We may never see it in our lifetime, but that's the mission of the church. We've been entrusted with the ministry of reconciliation. That's not a political message. That's not a sociological message. That's a Christian message.
I think people's religious beliefs and political beliefs have become married in a very unhealthy way. And we have used those beliefs as dividing issues to polarize and demonize each other.
We have got to re-examine our culture and figure out when culture is bleeding into faith. We need to study Scripture, listen to sermons, and read books with people who are not just like us. We can't help but see things through our cultural lens, because it's the only lens we know. But if we don't seek out different perspectives, we keep creating homogenous communities of folks who limit what the gospel means to them.
The only way to get out of our cultural silos is to understand that the church needs the voices that we don't hear from, even if we disagree with them, to expand our views and the possibility of seeing a fuller picture.
I think we've got to ask ourselves who is not at the table, and I think we've got to feel frustrated, eager, and anxious to find them.
Think of a puzzle. Imagine each person carries a piece of a puzzle that's the full image of God. If we had 36 or 37 pieces of a 40-piece puzzle together, we wouldn't just look at the 37 pieces. We would be under the table, and saying, “What happened to that piece?” We'd be shaking the box, because we didn't feel finished. We'd focus on those pieces that are not there.
I can't be a credible witness of reconciliation with only my limited perspective. And if more of us started thinking that way, more of us would start searching for who is not at the table.
We should do it because it's in our best self-interest. We should do it because without them we can't see and don't know the full picture of God's intentions. So I need Native Americans. I need Asian Americans. I need Egyptians. I need folks who don't look like me.
And if we start thinking that reconciliation is only about people of color, we're in trouble. You might look at someone and say, “That's just a white guy,” but you would meet that person and find out that they live for reconciliation. They are culturally competent, and they really give their lives to make it happen.
It means having the attitude, knowledge, and skills to interact meaningfully with people who have been shaped by other cultural backgrounds, or who are from other cultural backgrounds.
I don't know if you're ever completely competent. I might become more competent with Latino culture, but Brazilian culture is different from Mexican culture, and Mexican culture is different from Puerto Rican culture. So I need an attitude of humility, of teachability, of being able to be trustworthy.
As far as knowledge, there are certain things I ought to know that show I'm informed about other cultural backgrounds. I should know about the incarceration rate and how race impacts that. I should know what “redlining” is, and I should understand how “white flight” also changes communities.

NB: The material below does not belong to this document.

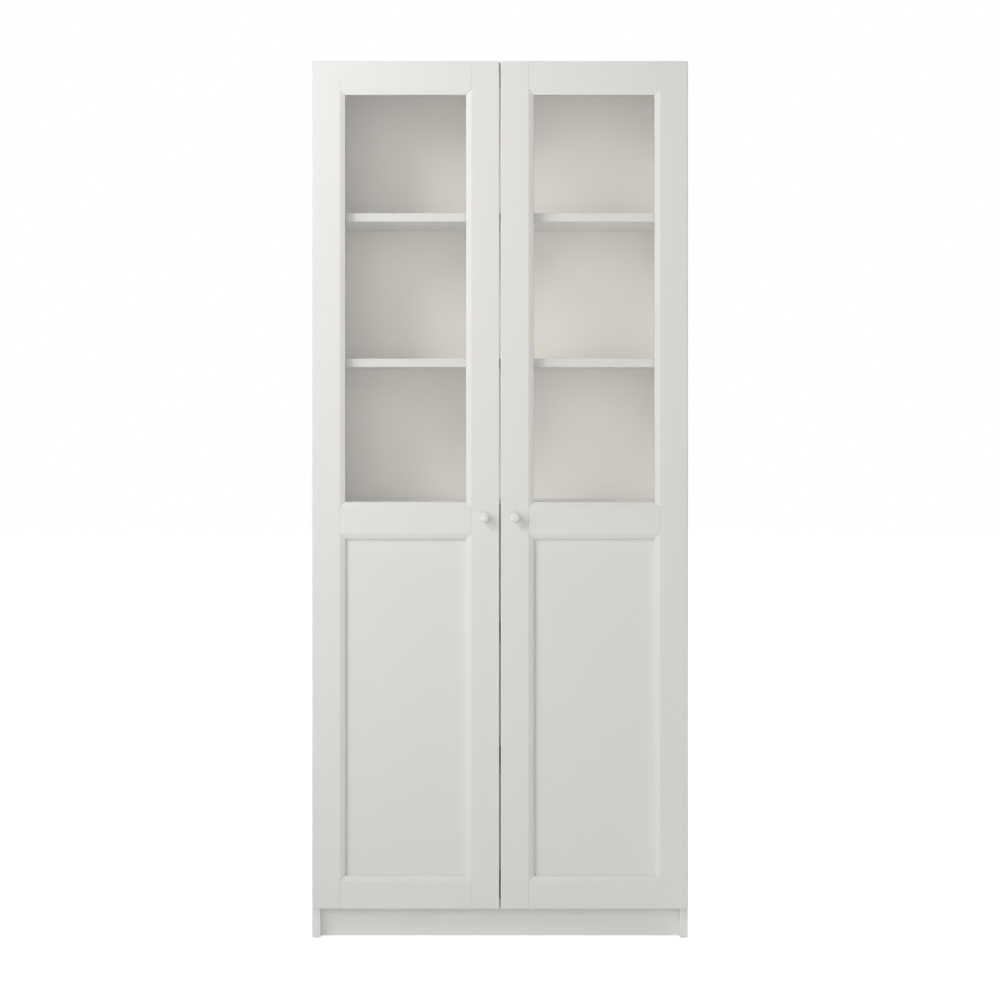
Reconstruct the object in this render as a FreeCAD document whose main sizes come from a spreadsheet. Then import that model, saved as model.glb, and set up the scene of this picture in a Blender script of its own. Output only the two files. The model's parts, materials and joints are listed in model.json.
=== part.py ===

The skills we need are communication skills, conflict-resolution skills, and community-building skills. I'm working on these skills so that I can have better credibility. What we're trying to do at SPU in the reconciliation studies minor is to develop university graduates who have these attitudes, knowledge, and skills.
I want my class to be part lecture and part participation, so that students have an opportunity for experiential learning because in order to develop skills, you need a chance to try them.
Students have to do an internship to come through the reconciliation studies program, because they need to go out and meet people who are practicing reconciliation. We partner with the John Perkins Center at SPU to allow students to make that leap from the classroom into the real world.
We have a multidisciplinary approach that allows students to be informed by various schools of thought, which is extremely helpful in becoming culturally competent.
We do case studies. We do simulations. I have my students keep spiritual discernment journals, where they look to see what God is doing on campus regarding reconciliation, because if, in fact, reconciliation starts with God and not with us, then we need to ask the question: What is God doing? How do we see signs of God working? And how do we then participate in God's work?
Our students noticed that they see more and more people at SPU being led to pray about reconciliation and revival. This is powerful. They compared notes and said, “Wow.”
One of the reasons why I'm here at Seattle Pacific is that I believe that my purpose in life is to raise up the next generation of Christian leaders who become practitioners of reconciliation.